Given all these variables and unknowns, the main takeaway, says Almada, is that everyone responds to caffeine differently, so some athletes may not need a detox before an event while others might benefit from abstaining from caffeine. The best way to know what works best for you is to run your own experiment. “I always say, ‘Test, don’t guess,’ ” Almada says. “If you have a competition coming up, sometime during your training, try abstaining for a period of time before consuming caffeine. Then measure your time and performance. Another time, after not abstaining, track your performance, and compare the two results.”

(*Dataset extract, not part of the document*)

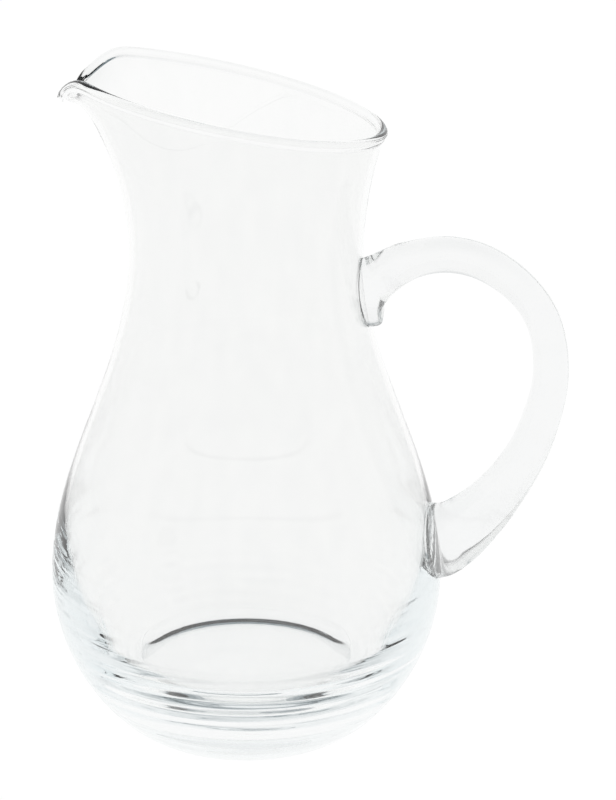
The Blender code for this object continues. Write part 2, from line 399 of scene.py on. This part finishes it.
def handle_sections():
    """The handle's sections: its stations, with smooth steps between them."""
    sections = []
    last = len(HANDLE_STATIONS) - 1
    for index in range(last):
        four = [HANDLE_STATIONS[min(max(index + step, 0), last)] for step in (-1, 0, 1, 2)]
        for step in range(STATION_STEPS):
            share = step / STATION_STEPS
            sections.append([curve_through(*values, share) for values in zip(*four)])
    sections.append(list(HANDLE_STATIONS[last]))
    return sections


def make_rod():
    """Extrude a circle through the sections, scaled and turned to each of them."""
    sections = handle_sections()
    out, height, thick, wide, lean = sections[0]
    deselect()
    bpy.ops.mesh.primitive_circle_add(
        vertices=RING_POINTS, radius=1.0, fill_type="NGON", location=(AXIS_X + out, 0.0, height),
        rotation=(0.0, math.radians(90.0 + lean), 0.0), scale=(1.0, 1.0, 1.0))
    rod = bpy.context.object
    rod.name = "handle_glass"
    settle(rod)
    bpy.ops.object.mode_set(mode="EDIT")
    bpy.ops.mesh.select_mode(type="FACE")
    bpy.ops.mesh.select_all(action="SELECT")
    centre = (AXIS_X + out, 0.0, height)
    bpy.ops.transform.resize(value=(thick, wide, thick), center_override=centre)
    for new_out, new_height, new_thick, new_wide, new_lean in sections[1:]:
        move = (new_out - out, 0.0, new_height - height)
        bpy.ops.mesh.extrude_region_move(TRANSFORM_OT_translate={"value": move})
        centre = (AXIS_X + new_out, 0.0, new_height)
        growth = (new_thick / thick, new_wide / wide, new_thick / thick)
        bpy.ops.transform.resize(value=growth, center_override=centre)
        turn = -math.radians(new_lean - lean)
        bpy.ops.transform.rotate(value=turn, orient_axis="Y", center_override=centre)
        out, height, thick, wide, lean = new_out, new_height, new_thick, new_wide, new_lean
    bpy.ops.mesh.select_all(action="SELECT")
    bpy.ops.mesh.normals_make_consistent(inside=False)
    bpy.ops.object.mode_set(mode="OBJECT")
    return rod


def make_handle():
    """The rod, cut by the body's outside with the joint's gap left between them."""
    rod = make_rod()
    apply_modifier(rod, "SUBSURF", levels=1, render_levels=1)
    envelope = turned("envelope", outer_profile(JOINT_GAP) + [(0.0, 0.0)], ENVELOPE_TURNS)
    form_mouth(envelope)
    make_active(envelope)
    bpy.ops.object.mode_set(mode="EDIT")
    bpy.ops.mesh.select_all(action="DESELECT")
    bpy.ops.mesh.select_mode(type="EDGE")
    bpy.ops.mesh.select_non_manifold(extend=False)
    bpy.ops.mesh.edge_face_add()
    bpy.ops.mesh.select_all(action="SELECT")
    bpy.ops.mesh.normals_make_consistent(inside=False)
    bpy.ops.object.mode_set(mode="OBJECT")
    apply_modifier(rod, "BOOLEAN", operation="DIFFERENCE", solver="EXACT", object=envelope)
    bpy.data.objects.remove(envelope, do_unlink=True)
    make_active(rod)
    bpy.ops.object.shade_smooth_by_angle(angle=math.radians(SHARP_ANGLE))
    return rod


# ---------------------------------------------------------------- glass

def drawn_glass_group():
    """Cords and waves that stay in glass as it cools: a height, a tint mask and a haze."""
    group = bpy.data.node_groups.new("cords_and_waves", "ShaderNodeTree")
    for name, kind in (("Place", "NodeSocketVector"), ("Cord scale", "NodeSocketFloat"),
                       ("Wave scale", "NodeSocketFloat"), ("Cord share", "NodeSocketFloat")):
        group.interface.new_socket(name, in_out="INPUT", socket_type=kind)
    for name in ("Height", "Tint", "Haze"):
        group.interface.new_socket(name, in_out="OUTPUT", socket_type="NodeSocketFloat")
    nodes = group.nodes
    links = group.links
    given = nodes.new("NodeGroupInput")
    result = nodes.new("NodeGroupOutput")

    cords = nodes.new("ShaderNodeTexNoise")
    cords.inputs["Detail"].default_value = 3.0
    cords.inputs["Roughness"].default_value = 0.45
    links.new(given.outputs["Place"], cords.inputs["Vector"])
    links.new(given.outputs["Cord scale"], cords.inputs["Scale"])

    waves = nodes.new("ShaderNodeTexNoise")
    waves.inputs["Detail"].default_value = 1.0
    links.new(given.outputs["Place"], waves.inputs["Vector"])
    links.new(given.outputs["Wave scale"], waves.inputs["Scale"])

    height = nodes.new("ShaderNodeMix")
    height.data_type = "FLOAT"
    links.new(given.outputs["Cord share"], height.inputs["Factor"])
    links.new(waves.outputs["Fac"], height.inputs["A"])
    links.new(cords.outputs["Fac"], height.inputs["B"])
    links.new(height.outputs["Result"], result.inputs["Height"])

    tint = nodes.new("ShaderNodeMapRange")
    tint.inputs["From Min"].default_value = 0.35
    tint.inputs["From Max"].default_value = 0.70
    links.new(cords.outputs["Fac"], tint.inputs["Value"])
    links.new(tint.outputs["Result"], result.inputs["Tint"])

    haze = nodes.new("ShaderNodeMapRange")
    haze.inputs["From Min"].default_value = 0.50
    haze.inputs["From Max"].default_value = 0.80
    haze.inputs["To Min"].default_value = 0.0
    haze.inputs["To Max"].default_value = MOST_HAZE
    links.new(waves.outputs["Fac"], haze.inputs["Value"])
    links.new(haze.outputs["Result"], result.inputs["Haze"])
    return group


def glass_material(name, clear, corded, stretch, cord_share, wave_depth):
    """Clear glass. Its cords are drawn out along the axis that has the smallest number in stretch."""
    material = bpy.data.materials.new(name)
    material.use_nodes = True
    nodes = material.node_tree.nodes
    links = material.node_tree.links
    shader = nodes["Principled BSDF"]
    shader.inputs["IOR"].default_value = GLASS_IOR
    shader.inputs["Transmission Weight"].default_value = 1.0

    coords = nodes.new("ShaderNodeTexCoord")
    place = nodes.new("ShaderNodeMapping")
    place.inputs["Location"].default_value = (-AXIS_X * stretch[0], 0.0, 0.0)
    place.inputs["Scale"].default_value = stretch
    links.new(coords.outputs["Object"], place.inputs["Vector"])

    effect = nodes.new("ShaderNodeGroup")
    effect.node_tree = bpy.data.node_groups.get("cords_and_waves") or drawn_glass_group()
    effect.inputs["Cord scale"].default_value = CORD_SCALE
    effect.inputs["Wave scale"].default_value = WAVE_SCALE
    effect.inputs["Cord share"].default_value = cord_share
    links.new(place.outputs["Vector"], effect.inputs["Place"])

    colour = nodes.new("ShaderNodeMix")
    colour.data_type = "RGBA"
    colour.inputs["A"].default_value = (*clear, 1.0)
    colour.inputs["B"].default_value = (*corded, 1.0)
    links.new(effect.outputs["Tint"], colour.inputs["Factor"])
    links.new(colour.outputs["Result"], shader.inputs["Base Color"])
    links.new(effect.outputs["Haze"], shader.inputs["Roughness"])

    bump = nodes.new("ShaderNodeBump")
    bump.inputs["Strength"].default_value = 1.0
    bump.inputs["Distance"].default_value = wave_depth
    links.new(effect.outputs["Height"], bump.inputs["Height"])
    links.new(bump.outputs["Normal"], shader.inputs["Normal"])

    absorb = nodes.new("ShaderNodeVolumeAbsorption")
    absorb.inputs["Color"].default_value = ABSORPTION_COLOUR
    absorb.inputs["Density"].default_value = ABSORPTION_DENSITY
    links.new(absorb.outputs["Volume"], nodes["Material Output"].inputs["Volume"])
    return material


def body_glass():
    return glass_material(
        "body_glass", clear=(0.957, 0.959, 0.955), corded=(0.944, 0.947, 0.944),
        stretch=(1.0, 1.0, 0.35), cord_share=0.25, wave_depth=0.00006)


def handle_glass():
    return glass_material(
        "handle_glass", clear=(0.930, 0.932, 0.930), corded=(0.914, 0.918, 0.916),
        stretch=(0.5, 1.6, 0.5), cord_share=0.5, wave_depth=0.00008)


# ---------------------------------------------------------------- studio

def make_floor():
    """A white floor that gives its own light, so that no shadow or edge of it shows."""
    deselect()
    bpy.ops.mesh.primitive_plane_add(size=FLOOR_SIZE, location=(0.0, 0.0, 0.0))
    floor = bpy.context.object
    floor.name = "studio_floor"
    material = bpy.data.materials.new("pale_floor")
    material.use_nodes = True
    shader = material.node_tree.nodes["Principled BSDF"]
    shader.inputs["Base Color"].default_value = (0.02, 0.02, 0.02, 1.0)
    shader.inputs["Roughness"].default_value = 1.0
    shader.inputs["Specular IOR Level"].default_value = 0.0
    shader.inputs["Emission Color"].default_value = (1.0, 1.0, 1.0, 1.0)
    shader.inputs["Emission Strength"].default_value = 1.0
    floor.data.materials.append(material)
    return floor


def make_world():
    """White round the sides, falling to a dark slate ceiling."""
    world = bpy.data.worlds.new("studio")
    bpy.context.scene.world = world
    world.use_nodes = True
    nodes = world.node_tree.nodes
    links = world.node_tree.links
    nodes["Background"].inputs["Strength"].default_value = 1.0
    coords = nodes.new("ShaderNodeTexCoord")
    split = nodes.new("ShaderNodeSeparateXYZ")
    links.new(coords.outputs["Generated"], split.inputs["Vector"])
    ramp = nodes.new("ShaderNodeValToRGB")
    links.new(split.outputs["Z"], ramp.inputs["Fac"])
    stops = ((0.50, (1.0, 1.0, 1.0)), (0.80, (0.60, 0.62, 0.63)), (0.97, (0.11, 0.16, 0.185)))
    while len(ramp.color_ramp.elements) < len(stops):
        ramp.color_ramp.elements.new(0.5)
    for element, (position, colour) in zip(ramp.color_ramp.elements, stops):
        element.position = position
        element.color = (*colour, 1.0)
    links.new(ramp.outputs["Color"], nodes["Background"].inputs["Color"])


def make_camera():
    turn = math.radians(CAMERA_TURN)
    data = bpy.data.cameras.new("camera")
    data.lens = CAMERA_LENS
    data.sensor_width = CAMERA_SENSOR
    data.shift_x = CAMERA_SHIFT
    camera = bpy.data.objects.new("camera", data)
    camera.location = (
        AXIS_X + CAMERA_DISTANCE * math.sin(turn), -CAMERA_DISTANCE * math.cos(turn), CAMERA_HEIGHT)
    camera.rotation_euler = Euler((math.radians(90.0 - CAMERA_DOWN), 0.0, turn))
    bpy.context.collection.objects.link(camera)
    bpy.context.scene.camera = camera


# ---------------------------------------------------------------- the jug and its studio

body = make_body()
handle = make_handle()
body.data.materials.append(body_glass())
handle.data.materials.append(handle_glass())
for piece, node, slot in ((body, "jug_body", "body_glass"), (handle, "handle", "handle_glass")):
    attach(piece, "root")
    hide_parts(node)

make_floor()
make_world()
make_camera()
bpy.context.scene.view_settings.view_transform = "Standard"
bpy.context.scene.cycles.max_bounces = LIGHT_BOUNCES
bpy.context.scene.cycles.transmission_bounces = LIGHT_BOUNCES
bpy.context.scene.cycles.glossy_bounces = GLOSSY_BOUNCES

And it’s important to actually measure your results versus relying just on how you feel while exercising in both circumstances. “Perceived exertion may not translate to greater performance,” Almada says. “After caffeine, your brain might say, ‘This is easier,’ but it doesn’t mean you’re performing any better.” He compares it to being eager to get to a destination, making the drive there seem longer than the drive home, even though both drives are the exact same distance. If you find you actually do perform better with or without a caffeine detox, take that approach leading up to a big event.